Here are various summations of the recently completed Episcopal General Convention. For anyone who missed it, the big news out of the convention was the overwhelming support for resolutions to allow LGBT persons in all levels of ministry, including the episcopate. This decision was made in the face of conservative resistance at home but especially abroad where the world Anglican communion has expressed strong opposition.

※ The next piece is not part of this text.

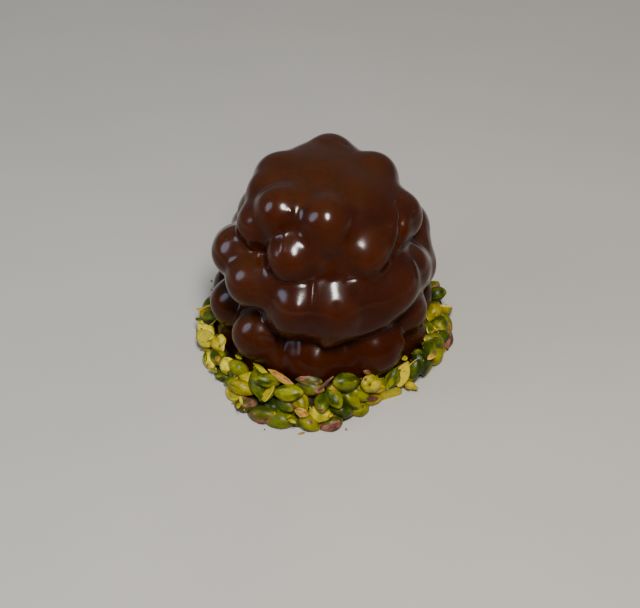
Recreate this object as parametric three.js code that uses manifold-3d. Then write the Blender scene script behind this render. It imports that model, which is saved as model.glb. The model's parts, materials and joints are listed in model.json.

Susan Russell is a lesbian pastor at a parish in Pasadena, California and the president of Integrity USA, the primary LGBT friendly organization within the Episcopal Church. Her personal blog, An Inch at a Time, contains her own remembrances of the convention’s high points. My favorite among her offerings is the story of the 14 year old boy whose mother has known he was gay since he was 4. Mother and son attended the Integrity Eucharist together, and afterwards he confided his orientation to her, which she had known all along.
"I’ve known he was gay since he was about 4," she said, her eyes welling up. "And have been waiting for him to figure it out. The fact that he came to himself in the context of a celebration of the Eucharist — that he’s never going to have to wonder if his church or his family will love and accept him as he is — I just can’t thank you enough."
The official blog of Integrity contains a Monday morning list of news items about the convention.
Pastor Elizabeth Kaeton from New Jersey offers her own remembrances on her blog, Telling Secrets. In her Sunday post, she shared a personal moment reminiscent of the woman with the hemorrhage tugging at Jesus’ robe. One day, participants in the convention demonstrated solidarity with the mostly Hispanic hotel workers who labor without a contract. Pastor Kaeton plunged into the crowd offering an anointing and a blessing.
It didn’t take long before I was surrounded by people – men, women and children – who suddenly seemed to be everywhere: tugging at my blouse and pulling at my skirt. I cannot put into words what it felt like to have people call to me, "Madre, Madre. Unteme! Unteme!"
I could feel people pressing in on my back and sides. I hardly knew where to turn next, but I took my time, looking deep into the eyes of each person – adult women, men and little children – and anointed them, in my faulting Spanish: “En nombre de Dios, de Jesuchristo y de Espirito Santo”.
"Gracias a dios," they said softly, thankfully. Funny how that works. I anointed them, but I was the one who was blessed. And, transformed. And, will never be the same.
John Dart, the news editor of the Christian Century Magazine, offers his summary in the magazine’s blog, Theolog. His perspective is that of an interested observer rather than an insider, and he addresses the issue of possible conservative fallout with links to conservative Episcopal bloggers. One key point made by Dart and others quoted in his blog is that the operative word of the resolutions is “may” and not “must” thereby making the gay ordination decision a local option.
In an interesting twist, Michael Sean Winters writing in the blog of America: the National Catholic Weekly, suggests the problem for the Episcopalians is not their gay affirming resolution and its potential for schism but their democratic ecclesiology that does not have overweening institutional authority to decide for all.
But, for two thousand years, the impulse to keep together, to put ecclesiology at the top of our concern, to take the Lord’s command that all may be one very seriously and to set up structures that facilitate that unity, that impulse has stood us in good stead.
The blog post ends up less about the Episcopalians than a self congratulatory slap on the back for the authority of Rome. Yep, that’s Christendom needs, more 19th century infallible decision-making. Unity and uniformity are more important than justice.
Finally, the USA Today blog of Faith & Reason wonders, “What next” for the conservative congregations within the Episcopal communion, and for the shrinking mainline Protestant denominations.
See you soon at the ELCA convention in August.